Do these dismal figures just reflect the slow recovery from recession of the two English-speaking countries, which will be reversed if recovery continues and gathers pace; or has there been a fundamental change for the worse? Mr Smithers fears the latter. Like most modern economists, he concentrates on quantifiable relationships. The most easily quantifiable aspect is the relation between investment and productivity growth. But despite the sermons on his subject from leftwing political economists, from UK Prime Minister Harold Wilson onwards, there is little long-term relationship between investment and growth.
It is worth concentrating instead, if the reader will excuse one piece of jargon, on the incremental capital to output ratio, or ICOR. This measures how much investment is required to produce a unit increase in output. Thus the lower the ICOR, the greater the apparent efficiency of the economy. ICORs are best estimated over long periods to reduce business cycle influences. On this measure, the US and the UK seem, surprisingly, far more efficient than Japan and Germany over a 20-year period, whether one looks at total or just business investment. But in the three years to the beginning of 2013, there has been a dramatic reversal by this measure, too. US ICORs have been lower than those of Japan and Germany, whereas British ICORs have shot up right out of the page.
Looking at intermediate periods, Mr Smithers fears that the rise in the US ICOR is more than a passing phase and that the productivity of new US capital has halved. Taking into account both productivity trends and the likely growth of the US labour force, he believes that the current US recovery will soon run into an inflation barrier and that the optimism of mainstream opinion at the US Federal Reserve is misplaced.

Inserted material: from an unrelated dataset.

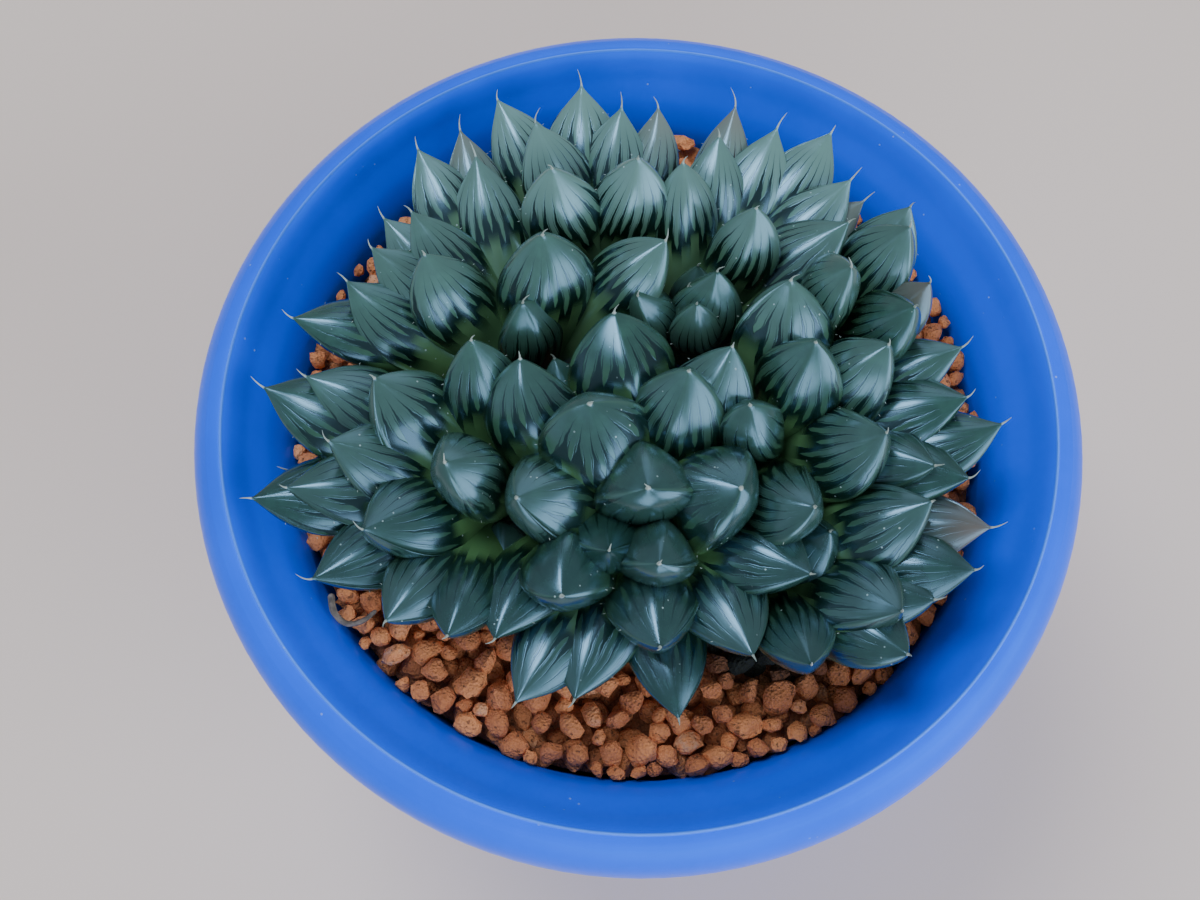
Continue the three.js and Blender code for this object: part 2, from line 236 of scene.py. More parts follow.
class GrainSettings(bpy.types.PropertyGroup):
    """Sizes and colours of the clay grains."""

    count: bpy.props.IntProperty(
        name="Grains", description="How many grains lie in the top layer", default=1400)
    smallest: bpy.props.FloatProperty(
        name="Smallest", description="Radius of the finest grain, in millimetres", default=0.95)
    largest: bpy.props.FloatProperty(
        name="Largest", description="Radius of the coarsest grain, in millimetres", default=2.15)
    light: bpy.props.FloatVectorProperty(
        name="Light clay", description="Colour of the palest grains", subtype="COLOR",
        default=(1.0, 0.34, 0.12))
    dark: bpy.props.FloatVectorProperty(
        name="Dark clay", description="Colour of the darkest grains", subtype="COLOR",
        default=(0.5, 0.14, 0.048))


class LeafSettings(bpy.types.PropertyGroup):
    """Sizes and colours of the leaves."""

    tip_height: bpy.props.FloatProperty(
        name="Tip height", description="Highest leaf tip above the rim, in millimetres",
        default=18.5)
    thickness: bpy.props.FloatProperty(
        name="Thickness", description="Leaf thickness as a share of its width", default=0.66)
    awn: bpy.props.FloatProperty(
        name="Awn", description="Length of the hair at a leaf's tip, in millimetres", default=2.1)
    window: bpy.props.FloatVectorProperty(
        name="Window", description="Colour of the translucent windows", subtype="COLOR",
        default=(0.018, 0.049, 0.03))
    body: bpy.props.FloatVectorProperty(
        name="Body", description="Colour of the green below the windows", subtype="COLOR",
        default=(0.048, 0.112, 0.04))
    vein: bpy.props.FloatVectorProperty(
        name="Vein", description="Colour of the veins between the windows", subtype="COLOR",
        default=(0.002, 0.01, 0.005))


class RootSettings(bpy.types.PropertyGroup):
    """The dried root on the grains."""

    radius: bpy.props.FloatProperty(
        name="Radius", description="Radius at its thick end, in millimetres", default=0.55)
    colour: bpy.props.FloatVectorProperty(
        name="Colour", description="Grey-brown of the dry bark", subtype="COLOR",
        default=(0.19, 0.14, 0.11))


class StageSettings(bpy.types.PropertyGroup):
    """Floor, light and camera."""

    floor: bpy.props.FloatVectorProperty(
        name="Floor", description="Colour of the pale floor", subtype="COLOR",
        default=(0.84, 0.615, 0.51))
    sky: bpy.props.FloatProperty(
        name="Sky", description="Strength of the soft light from all round", default=0.35)
    lamp: bpy.props.FloatProperty(
        name="Lamp", description="Power of the softbox overhead, in watts", default=4.5)
    lens: bpy.props.FloatProperty(
        name="Lens", description="Focal length in millimetres", default=42.0)


class Wire:
    """A shader socket that takes part in Python sums; each sum adds a Math node."""

    def __init__(self, paint, socket):
        self.paint = paint
        self.socket = socket

    def math(self, operation, *others):
        inputs = {index: value for index, value in enumerate((self, *others))}
        return self.paint.node("ShaderNodeMath", {"operation": operation}, inputs)

    def __add__(self, other):
        return self.math("ADD", other)

    __radd__ = __add__

    def __sub__(self, other):
        return self.math("SUBTRACT", other)

    def __rsub__(self, other):
        return self.paint.node("ShaderNodeMath", {"operation": "SUBTRACT"}, {0: other, 1: self})

    def __mul__(self, other):
        return self.math("MULTIPLY", other)

    __rmul__ = __mul__

    def __truediv__(self, other):
        return self.math("DIVIDE", other)

    def __pow__(self, other):
        return self.math("POWER", other)

    def fraction(self):
        return self.math("FRACT")

    def size(self):
        return self.math("ABSOLUTE")

    def at_most(self, other):
        return self.math("MINIMUM", other)

    def at_least(self, other):
        return self.math("MAXIMUM", other)

    def held(self):
        """Kept between 0 and 1."""
        return self.at_least(0.0).at_most(1.0)

    def step(self, low, high):
        """0 below low, 1 above high, smooth between."""
        return self.paint.node(
            "ShaderNodeMapRange",
            {"interpolation_type": "SMOOTHSTEP"},
            {"Value": self, "From Min": low, "From Max": high, "To Min": 0.0, "To Max": 1.0},
        )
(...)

Where I differ from Mr Smithers is in the policy conclusions. The US is by far the richest country in world history. The Financial Times books section is nevertheless groaning with treatises on how US business needs to pull its socks up. But suppose good advice is not followed? There is nothing wrong with the US economy that a measure of redistribution towards both the less well-paid and public services would not put right. Some suggest this reallocation has gone further than generally realised but still has a good way to go.
Output per hour in the British economy is, however, still far below that of the US, and the ordinary British citizen would benefit from an approximation of performance towards American levels. This may require fundamental changes along the lines put forward by management experts and efficiency gurus. But I would try a bit of Keynesianism as well. How far the form of forward guidance set out by Mark Carney, governor of the Bank of England, may indirectly help in this direction by underpinning the current recovery is a matter I hope to discuss next month.